What is being asked:
In the records below, find the line that contains "Continue the OpenSCAD" and the line that contains "ring_turn = np.concatenate([half_turns, -half_turns[-2:0:-1]". Set down exactly those lines and every line between them, and nothing more.

Supplied material:
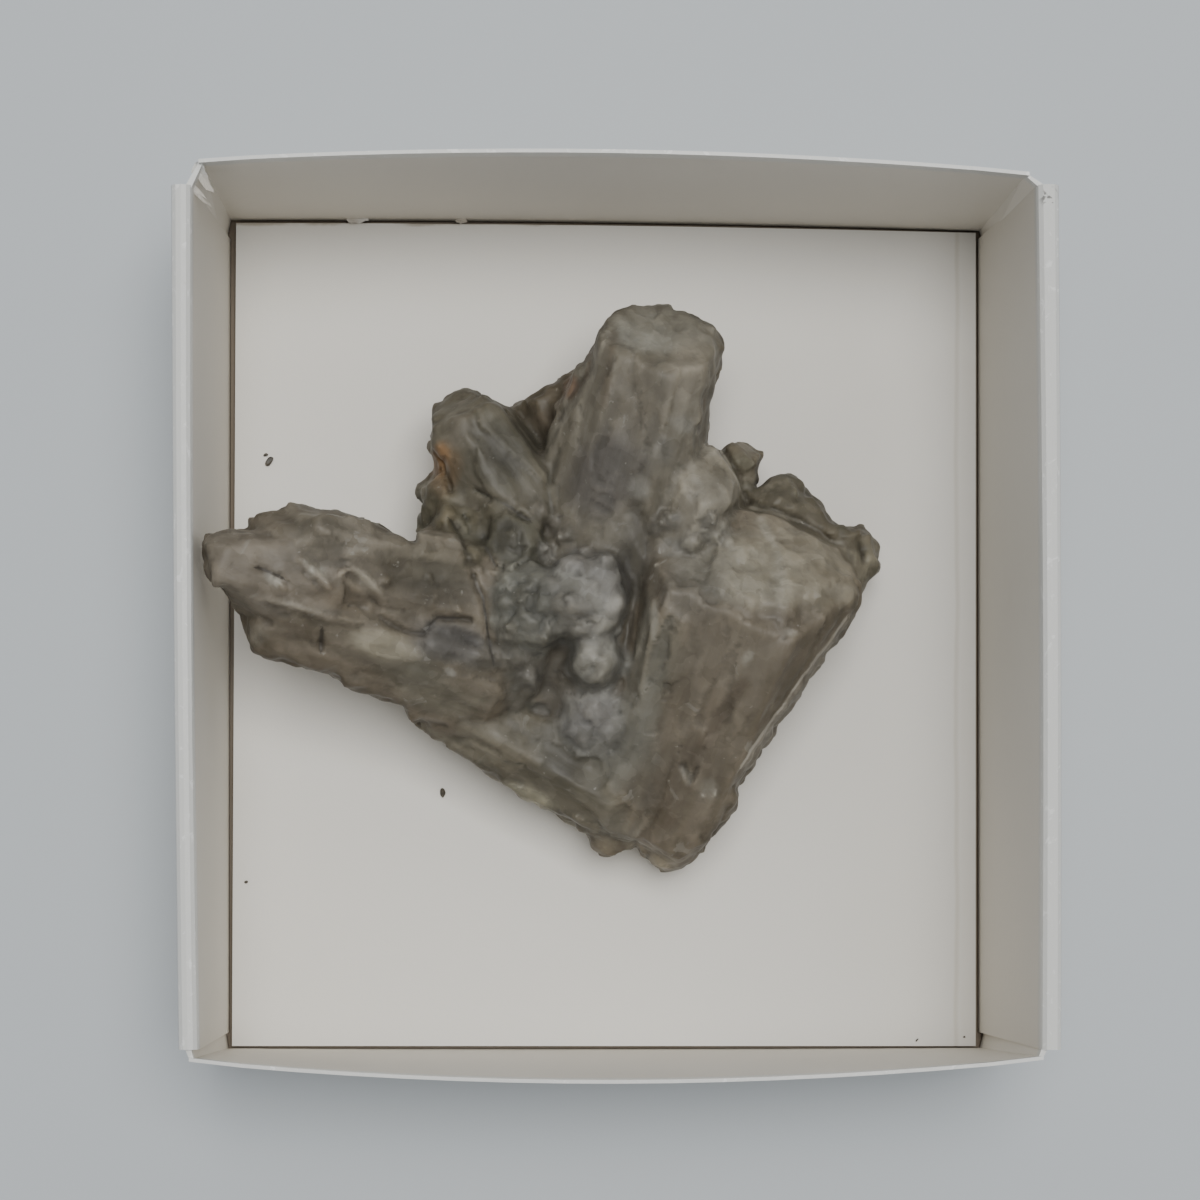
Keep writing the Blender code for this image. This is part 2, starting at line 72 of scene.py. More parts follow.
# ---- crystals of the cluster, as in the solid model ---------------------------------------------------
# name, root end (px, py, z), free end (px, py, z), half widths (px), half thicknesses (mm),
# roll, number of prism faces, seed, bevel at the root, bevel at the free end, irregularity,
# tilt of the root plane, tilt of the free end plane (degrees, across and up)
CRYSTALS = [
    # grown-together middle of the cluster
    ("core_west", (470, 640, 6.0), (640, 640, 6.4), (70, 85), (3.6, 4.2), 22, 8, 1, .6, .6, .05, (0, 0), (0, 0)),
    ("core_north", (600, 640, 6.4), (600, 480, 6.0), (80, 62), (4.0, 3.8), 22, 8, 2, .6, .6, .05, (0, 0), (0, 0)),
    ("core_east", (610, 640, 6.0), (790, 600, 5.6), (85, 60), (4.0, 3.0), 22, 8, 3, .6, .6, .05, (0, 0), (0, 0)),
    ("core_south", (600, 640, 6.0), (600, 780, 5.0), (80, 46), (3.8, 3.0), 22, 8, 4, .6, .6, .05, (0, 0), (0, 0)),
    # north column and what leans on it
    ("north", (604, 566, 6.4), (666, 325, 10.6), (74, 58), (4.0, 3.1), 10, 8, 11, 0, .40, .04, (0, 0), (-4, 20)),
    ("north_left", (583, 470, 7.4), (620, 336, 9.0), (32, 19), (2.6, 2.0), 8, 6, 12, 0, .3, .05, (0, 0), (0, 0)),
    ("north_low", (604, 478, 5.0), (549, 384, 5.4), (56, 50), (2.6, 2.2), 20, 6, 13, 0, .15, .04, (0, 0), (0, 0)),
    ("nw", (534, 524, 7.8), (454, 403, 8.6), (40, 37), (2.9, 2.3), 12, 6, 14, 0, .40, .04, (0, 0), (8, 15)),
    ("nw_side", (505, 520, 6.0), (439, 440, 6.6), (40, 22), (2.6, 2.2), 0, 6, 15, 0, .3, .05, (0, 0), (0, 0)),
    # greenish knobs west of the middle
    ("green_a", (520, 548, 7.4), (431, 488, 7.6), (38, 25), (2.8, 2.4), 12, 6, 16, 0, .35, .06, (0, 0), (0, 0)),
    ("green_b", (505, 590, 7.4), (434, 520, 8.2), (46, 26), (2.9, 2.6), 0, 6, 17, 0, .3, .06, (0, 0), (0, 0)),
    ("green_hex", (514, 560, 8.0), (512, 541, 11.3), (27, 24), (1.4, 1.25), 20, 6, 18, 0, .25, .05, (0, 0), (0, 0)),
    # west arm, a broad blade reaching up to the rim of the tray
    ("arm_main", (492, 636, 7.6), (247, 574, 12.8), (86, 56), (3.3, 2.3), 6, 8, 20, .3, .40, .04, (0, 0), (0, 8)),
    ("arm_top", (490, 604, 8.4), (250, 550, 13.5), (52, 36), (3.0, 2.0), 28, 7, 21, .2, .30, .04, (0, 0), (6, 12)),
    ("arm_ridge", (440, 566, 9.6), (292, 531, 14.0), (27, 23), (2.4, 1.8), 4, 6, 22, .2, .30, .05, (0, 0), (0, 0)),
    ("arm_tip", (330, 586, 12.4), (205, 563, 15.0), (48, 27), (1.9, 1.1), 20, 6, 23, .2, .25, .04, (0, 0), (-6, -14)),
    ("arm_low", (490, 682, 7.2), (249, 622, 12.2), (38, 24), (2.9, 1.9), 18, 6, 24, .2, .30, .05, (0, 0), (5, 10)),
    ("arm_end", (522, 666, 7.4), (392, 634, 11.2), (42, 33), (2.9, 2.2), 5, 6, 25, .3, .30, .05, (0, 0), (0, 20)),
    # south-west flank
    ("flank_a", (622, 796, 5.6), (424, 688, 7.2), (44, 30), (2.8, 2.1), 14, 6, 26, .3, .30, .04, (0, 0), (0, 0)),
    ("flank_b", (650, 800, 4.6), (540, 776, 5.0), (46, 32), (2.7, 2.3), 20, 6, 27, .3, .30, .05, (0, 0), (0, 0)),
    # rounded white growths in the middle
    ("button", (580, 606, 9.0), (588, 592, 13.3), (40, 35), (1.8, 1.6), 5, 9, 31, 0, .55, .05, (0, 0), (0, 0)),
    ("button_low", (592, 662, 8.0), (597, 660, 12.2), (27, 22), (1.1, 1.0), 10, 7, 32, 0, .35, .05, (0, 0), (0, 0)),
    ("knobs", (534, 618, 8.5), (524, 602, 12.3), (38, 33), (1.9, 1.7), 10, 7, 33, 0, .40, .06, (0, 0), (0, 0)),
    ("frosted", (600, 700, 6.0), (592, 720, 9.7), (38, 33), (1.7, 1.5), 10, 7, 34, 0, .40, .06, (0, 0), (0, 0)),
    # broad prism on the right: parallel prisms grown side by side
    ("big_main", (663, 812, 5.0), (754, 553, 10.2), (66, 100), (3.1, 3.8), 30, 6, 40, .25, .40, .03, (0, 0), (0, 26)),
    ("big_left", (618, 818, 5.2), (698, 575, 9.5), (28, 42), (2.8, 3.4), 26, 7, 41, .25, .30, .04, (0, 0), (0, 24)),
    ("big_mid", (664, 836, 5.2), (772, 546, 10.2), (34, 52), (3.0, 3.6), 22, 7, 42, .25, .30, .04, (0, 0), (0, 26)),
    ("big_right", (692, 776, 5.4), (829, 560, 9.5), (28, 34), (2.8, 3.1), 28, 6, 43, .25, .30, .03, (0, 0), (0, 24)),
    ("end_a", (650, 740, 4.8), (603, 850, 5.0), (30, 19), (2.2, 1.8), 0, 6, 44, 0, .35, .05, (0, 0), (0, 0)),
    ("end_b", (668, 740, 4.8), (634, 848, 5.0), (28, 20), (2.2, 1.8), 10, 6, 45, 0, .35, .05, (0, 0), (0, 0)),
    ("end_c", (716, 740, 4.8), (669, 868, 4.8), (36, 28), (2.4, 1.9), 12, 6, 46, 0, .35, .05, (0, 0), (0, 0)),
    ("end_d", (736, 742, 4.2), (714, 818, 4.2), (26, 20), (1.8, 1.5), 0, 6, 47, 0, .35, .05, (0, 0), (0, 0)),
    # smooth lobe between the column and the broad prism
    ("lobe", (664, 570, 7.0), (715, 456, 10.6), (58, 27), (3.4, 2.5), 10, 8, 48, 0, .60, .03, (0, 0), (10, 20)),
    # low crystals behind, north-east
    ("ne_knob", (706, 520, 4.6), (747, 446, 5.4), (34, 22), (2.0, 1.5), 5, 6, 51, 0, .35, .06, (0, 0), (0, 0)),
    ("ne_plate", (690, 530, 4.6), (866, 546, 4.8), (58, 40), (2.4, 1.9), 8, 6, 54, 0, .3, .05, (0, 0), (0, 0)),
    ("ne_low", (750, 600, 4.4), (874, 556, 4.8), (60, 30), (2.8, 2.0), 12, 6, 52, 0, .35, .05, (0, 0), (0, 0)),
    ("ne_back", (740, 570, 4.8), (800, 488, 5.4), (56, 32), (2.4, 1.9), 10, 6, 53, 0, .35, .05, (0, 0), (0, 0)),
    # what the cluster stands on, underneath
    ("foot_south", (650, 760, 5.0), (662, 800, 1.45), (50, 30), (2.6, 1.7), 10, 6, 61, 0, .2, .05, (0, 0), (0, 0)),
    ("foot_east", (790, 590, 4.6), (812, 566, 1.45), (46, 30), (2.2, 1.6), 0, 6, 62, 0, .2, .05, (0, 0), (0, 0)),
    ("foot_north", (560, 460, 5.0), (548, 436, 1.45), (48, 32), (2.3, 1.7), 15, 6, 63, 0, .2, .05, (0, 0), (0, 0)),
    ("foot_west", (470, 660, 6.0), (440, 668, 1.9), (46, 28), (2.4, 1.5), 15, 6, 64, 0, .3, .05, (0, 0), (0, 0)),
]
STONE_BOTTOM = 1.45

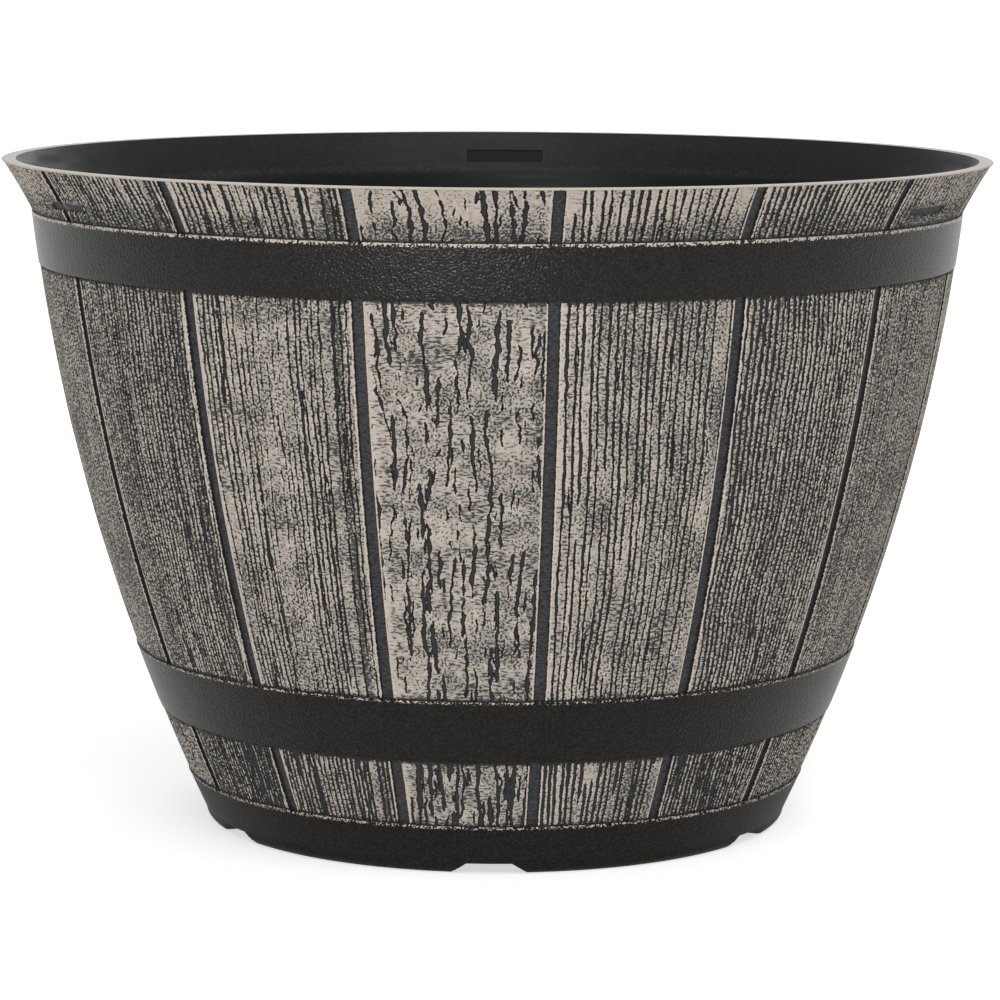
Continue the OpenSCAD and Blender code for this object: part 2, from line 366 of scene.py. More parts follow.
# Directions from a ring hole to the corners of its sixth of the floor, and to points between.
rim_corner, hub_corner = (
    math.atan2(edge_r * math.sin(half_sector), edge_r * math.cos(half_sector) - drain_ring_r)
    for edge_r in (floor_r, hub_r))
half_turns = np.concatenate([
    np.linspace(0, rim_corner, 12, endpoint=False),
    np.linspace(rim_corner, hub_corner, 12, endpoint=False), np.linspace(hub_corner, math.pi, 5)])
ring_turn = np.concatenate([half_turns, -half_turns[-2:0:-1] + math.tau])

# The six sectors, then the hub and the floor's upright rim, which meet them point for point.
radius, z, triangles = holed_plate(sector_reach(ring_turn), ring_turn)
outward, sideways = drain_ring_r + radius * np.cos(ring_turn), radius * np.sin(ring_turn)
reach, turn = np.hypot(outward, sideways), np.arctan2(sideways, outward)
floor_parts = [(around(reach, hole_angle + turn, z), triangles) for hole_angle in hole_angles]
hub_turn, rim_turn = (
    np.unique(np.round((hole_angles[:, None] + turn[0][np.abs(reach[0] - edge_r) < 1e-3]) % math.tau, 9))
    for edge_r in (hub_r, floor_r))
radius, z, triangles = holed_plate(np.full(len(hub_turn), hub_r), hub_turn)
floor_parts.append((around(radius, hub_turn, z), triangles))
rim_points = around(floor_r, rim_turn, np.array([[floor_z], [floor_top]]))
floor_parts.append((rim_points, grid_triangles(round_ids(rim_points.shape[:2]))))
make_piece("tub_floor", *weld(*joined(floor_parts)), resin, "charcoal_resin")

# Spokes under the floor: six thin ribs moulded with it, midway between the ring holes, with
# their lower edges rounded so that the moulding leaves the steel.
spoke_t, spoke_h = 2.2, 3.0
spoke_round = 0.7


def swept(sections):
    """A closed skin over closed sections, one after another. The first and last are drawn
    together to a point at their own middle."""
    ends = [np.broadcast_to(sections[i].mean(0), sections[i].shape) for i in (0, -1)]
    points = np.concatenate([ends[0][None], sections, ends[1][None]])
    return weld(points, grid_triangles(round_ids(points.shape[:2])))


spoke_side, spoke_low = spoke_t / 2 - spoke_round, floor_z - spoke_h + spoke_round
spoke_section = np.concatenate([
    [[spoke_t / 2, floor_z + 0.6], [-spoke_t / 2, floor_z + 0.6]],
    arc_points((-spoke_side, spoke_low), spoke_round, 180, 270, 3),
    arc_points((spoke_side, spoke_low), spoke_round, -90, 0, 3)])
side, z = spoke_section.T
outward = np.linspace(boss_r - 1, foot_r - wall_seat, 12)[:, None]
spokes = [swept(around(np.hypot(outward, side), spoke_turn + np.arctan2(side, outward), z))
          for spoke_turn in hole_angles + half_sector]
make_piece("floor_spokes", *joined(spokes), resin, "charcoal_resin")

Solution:
Continue the OpenSCAD and Blender code for this object: part 2, from line 366 of scene.py. More parts follow.
# Directions from a ring hole to the corners of its sixth of the floor, and to points between.
rim_corner, hub_corner = (
    math.atan2(edge_r * math.sin(half_sector), edge_r * math.cos(half_sector) - drain_ring_r)
    for edge_r in (floor_r, hub_r))
half_turns = np.concatenate([
    np.linspace(0, rim_corner, 12, endpoint=False),
    np.linspace(rim_corner, hub_corner, 12, endpoint=False), np.linspace(hub_corner, math.pi, 5)])
ring_turn = np.concatenate([half_turns, -half_turns[-2:0:-1] + math.tau])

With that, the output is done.